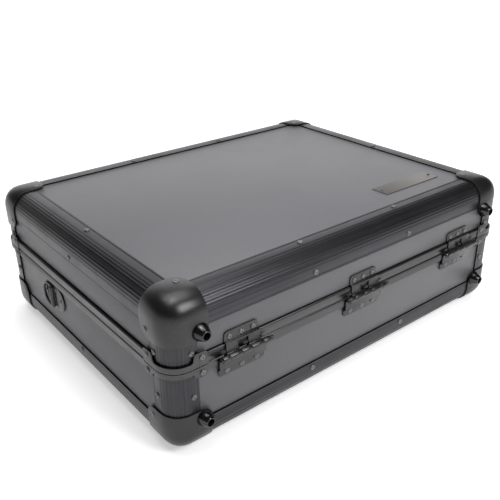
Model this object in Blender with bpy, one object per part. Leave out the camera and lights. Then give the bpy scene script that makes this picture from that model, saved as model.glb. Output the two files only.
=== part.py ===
"""Black flight-style equipment case, lying flat with its lid closed.

The case is built the way such a case is made: laminated panels slide into ribbed
aluminium edge extrusions, steel ball corners tie the extrusions together, a closing
profile runs round the parting line, and pressed steel hardware is riveted on.

All sizes are metres. X runs along the case, the hinges are on the +Y side, the front
with the handle and the latches is on the -Y side, and Z points up. The origin is on
the floor, at the middle of the case's bounding box.
"""

import math

import bmesh
import bpy
from mathutils import Matrix, Vector

# Shell, measured over the flat flanges of the edge extrusions
CASE_LENGTH = 0.530
CASE_DEPTH = 0.409
BASE_HEIGHT = 0.1005
LID_HEIGHT = 0.0756

# Fits
GAP = 0.0003
PIN_PLAY = 0.0002

# Panels
PANEL_THICKNESS = 0.007

# Edge extrusion and corner post, which share one cross-section
EDGE_RADIUS = 0.022
EDGE_FLANGE = 0.033
EDGE_INNER_FLANGE = 0.030
EDGE_WALL = 0.0015
EDGE_GROOVES = 8
EDGE_GROOVE_DEPTH = 0.0006
EDGE_GROOVE_WIDTH = 0.0016
FLANGE_LINE_INSET = 0.0026
FLANGE_LINE_DEPTH = 0.0004

# Closing profile at the parting line
RIM_PROUD = 0.0016
LID_RIM_HEIGHT = 0.0120
BASE_RIM_HEIGHT = 0.0115
RIM_WEB = 0.0026
TONGUE_INSET = 0.0043
TONGUE_WIDTH = 0.0020
TONGUE_HEIGHT = 0.0015

# Ball corners
CAP_REACH = 0.0465
CAP_THICKNESS = 0.0015
CAP_LOBE_RADIUS = 0.014
CAP_RIVET_INSET = 0.0365
CAP_SEGMENTS = 6

# Corner brackets of the closing profile
BRACKET_THICKNESS = 0.0015
BRACKET_SINK = 0.0003
BRACKET_STANDOFF = 0.0003
BRACKET_REACH = 0.043
BRACKET_EAR_INSET = 0.0265
BRACKET_EAR_RADIUS = 0.004
LID_STRAP_HEIGHT = 0.0068
LID_EAR_HEIGHT = 0.0165
LID_EAR_FILLET = 0.0035
BASE_STRAP_HEIGHT = 0.0062
BASE_EAR_HEIGHT = 0.0120
BASE_EAR_FILLET = 0.0010

# Cone feet on the hinge side
FOOT_BASE_RADIUS = 0.0098
FOOT_TIP_RADIUS = 0.0057
FOOT_HEIGHT = 0.0108
FOOT_HOLE_RADIUS = 0.0042
FOOT_HOLE_DEPTH = 0.0078
FOOT_SINK = 0.0005

# Hinges
HINGE_END_INSET = 0.0865
HINGE_PIN_RADIUS = 0.0017
HINGE_SHEET = 0.0015
HINGE_AXIS_OUT = 0.0080
UPPER_LEAF_WIDTH = 0.043
LOWER_LEAF_WIDTH = 0.060
CENTRE_KNUCKLE_WIDTH = 0.0124
KNUCKLE_PLAY = 0.0003
UPPER_LEAF_LENGTH = 0.0245
LOWER_LEAF_LENGTH = 0.0258
LEAF_WINDOW_HEIGHT = 0.0112
LEAF_CORNER_RADIUS = 0.0042
LEAF_BEND_HEIGHT = 0.0054
UPPER_CRANK_HEIGHT = 0.0123
LOWER_CRANK_HEIGHT = 0.0150
CRANK_RUN = 0.0017
PIN_BALL_RADIUS = 0.0027
PIN_RING_WIDTH = 0.0012
PIN_HEAD_THICKNESS = 0.0018

# Strap rings on the short sides
STRAP_RING_Y = -0.0652
STRAP_RING_BELOW_PARTING = 0.0293
STRAP_PLATE_LENGTH = 0.058
STRAP_PLATE_HEIGHT = 0.032
STRAP_PLATE_SHEET = 0.0015
RING_WIRE_RADIUS = 0.0017
RING_HEIGHT = 0.0345
RING_REACH = 0.0255
RING_BEND_RADIUS = 0.0150
BARREL_WALL = 0.0012
BARREL_LENGTH = 0.0270

# Latches on the front: a catch box on the base, a hasp and a ledge on the lid
LATCH_END_INSET = 0.1000
LATCH_SHEET = 0.0015
LATCH_PLATE_WIDTH = 0.052
LATCH_PLATE_HEIGHT = 0.038
LATCH_BOX_WIDTH = 0.046
LATCH_BOX_HEIGHT = 0.0175
LATCH_BOX_OUT = 0.0065
HASP_AXIS_BELOW_PARTING = 0.0160
HASP_PIN_RADIUS = 0.0015
HASP_KNUCKLE_RADIUS = 0.0030
HASP_THICKNESS = 0.0016
HASP_WIDTH = 0.018
HASP_NOSE_OUT = 0.0044
HASP_TAB_LENGTH = 0.0050
HASP_TAB_LEAN = 0.0030
LATCH_EAR_WIDTH = 0.0035
BUTTON_WIDTH = 0.0050
BUTTON_HEIGHT = 0.0070
BUTTON_TRAVEL = 0.0040
BUTTON_RAISE = 0.0022
BUTTON_POCKET_DEPTH = 0.0020
LEDGE_OUT = 0.0062
LEDGE_WIDTH = 0.016
LEDGE_ABOVE_PARTING = 0.0085
STRIKE_WIDTH = 0.028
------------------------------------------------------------
_TASK TO COMPLETE_. Restate word for word only the lines running from the beginning of the data to the line holding "PANEL_THICKNESS = 0.007", both included.

_FULL RESPONSE_.
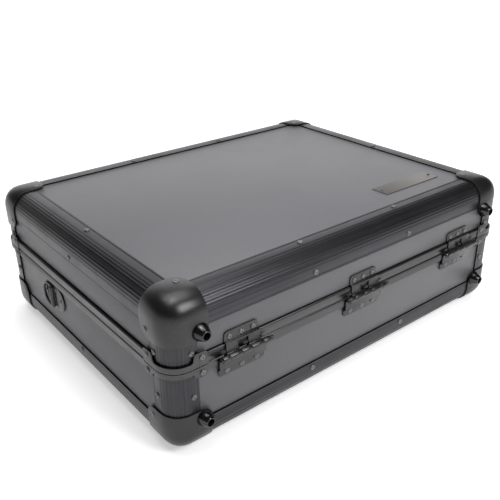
Model this object in Blender with bpy, one object per part. Leave out the camera and lights. Then give the bpy scene script that makes this picture from that model, saved as model.glb. Output the two files only.
=== part.py ===
"""Black flight-style equipment case, lying flat with its lid closed.

The case is built the way such a case is made: laminated panels slide into ribbed
aluminium edge extrusions, steel ball corners tie the extrusions together, a closing
profile runs round the parting line, and pressed steel hardware is riveted on.

All sizes are metres. X runs along the case, the hinges are on the +Y side, the front
with the handle and the latches is on the -Y side, and Z points up. The origin is on
the floor, at the middle of the case's bounding box.
"""

import math

import bmesh
import bpy
from mathutils import Matrix, Vector

# Shell, measured over the flat flanges of the edge extrusions
CASE_LENGTH = 0.530
CASE_DEPTH = 0.409
BASE_HEIGHT = 0.1005
LID_HEIGHT = 0.0756

# Fits
GAP = 0.0003
PIN_PLAY = 0.0002

# Panels
PANEL_THICKNESS = 0.007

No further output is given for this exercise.